E se não cuidarmos da Amazônia?

27.09.21

Apesar do desmatamento crescente, mais de 80% da floresta amazônica continua de pé. Não deixa de ser uma boa notícia, mas não significa que podemos ficar de braços cruzados, pois ela só “funciona” se estiver em bloco, não fragmentada. Além de todos os benefícios ecossistêmicos de se manter a mata nativa, há inúmeras vantagens econômicas pouco exploradas, sem contar os aspectos sociais e culturais. Para quem estamos perdendo esse patrimônio todo? Quem ganha com o desmatamento da Amazônia?

A questão foi foco de um debate no Festival do Clube 2021 cheio de reflexões sobre o passado e o futuro do país se atingirmos um ponto de não retorno na degradação da maior área florestal do planeta. A discussão contou com a participação do professor Raoni Rajão, pesquisador da UFMG (Universidade Federal de Minas Gerais), que se dedica a estudar o desmatamento; da especialista em desmatamento e queimadas Ane Alencar, diretora do Instituto de Pesquisa Ambiental da Amazônia (Ipam); e com uma participação especial de Carlos Nobre, climatologista e pesquisador sênior do Instituto de Estudos Avançados da USP.

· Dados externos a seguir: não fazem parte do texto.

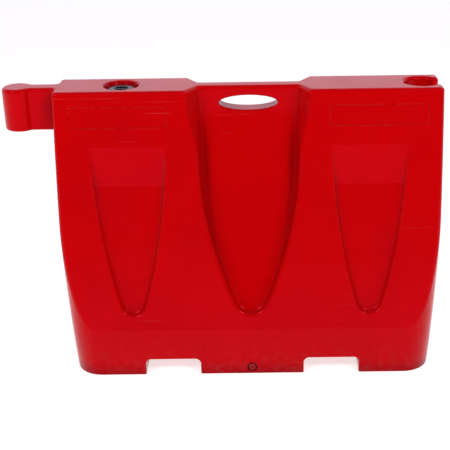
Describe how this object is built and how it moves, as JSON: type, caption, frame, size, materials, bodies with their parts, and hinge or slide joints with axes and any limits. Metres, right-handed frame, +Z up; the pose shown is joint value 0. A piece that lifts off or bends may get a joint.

Uma das preocupações de Nobre é com as políticas públicas que deveriam ser implementadas para barrar a destruição da floresta e estimular mudanças nas práticas agrícolas. “É preciso tornar a agricultura – principalmente no cerrado – mais produtiva, reduzir a área utilizada para plantio e caminhar para o desmatamento zero. Trata-se de uma meta importantíssima, tanto para evitar o colapso climático quanto para salvar a biodiversidade do local com maior diversidade de espécies do planeta”, alertou.

Em termos de legislação ambiental, nossa tradição remonta aos tempos do Império, como lembrou Rajão. Em 1965, em pleno regime militar, já se havia estabelecido que, para desmatar, era necessário ter autorização do governo e a área máxima de retirada da cobertura florestal, na região Amazônica, seria de 50% da propriedade.

O Código Florestal de 2008 estabeleceu anistia para as multas por desmatamento até aquela data se o produtor aderisse ao Programa de Regularização Ambiental. Com isso, 58% do desmatamento ilegal foi perdoado e até hoje existe pressão para novas anistias.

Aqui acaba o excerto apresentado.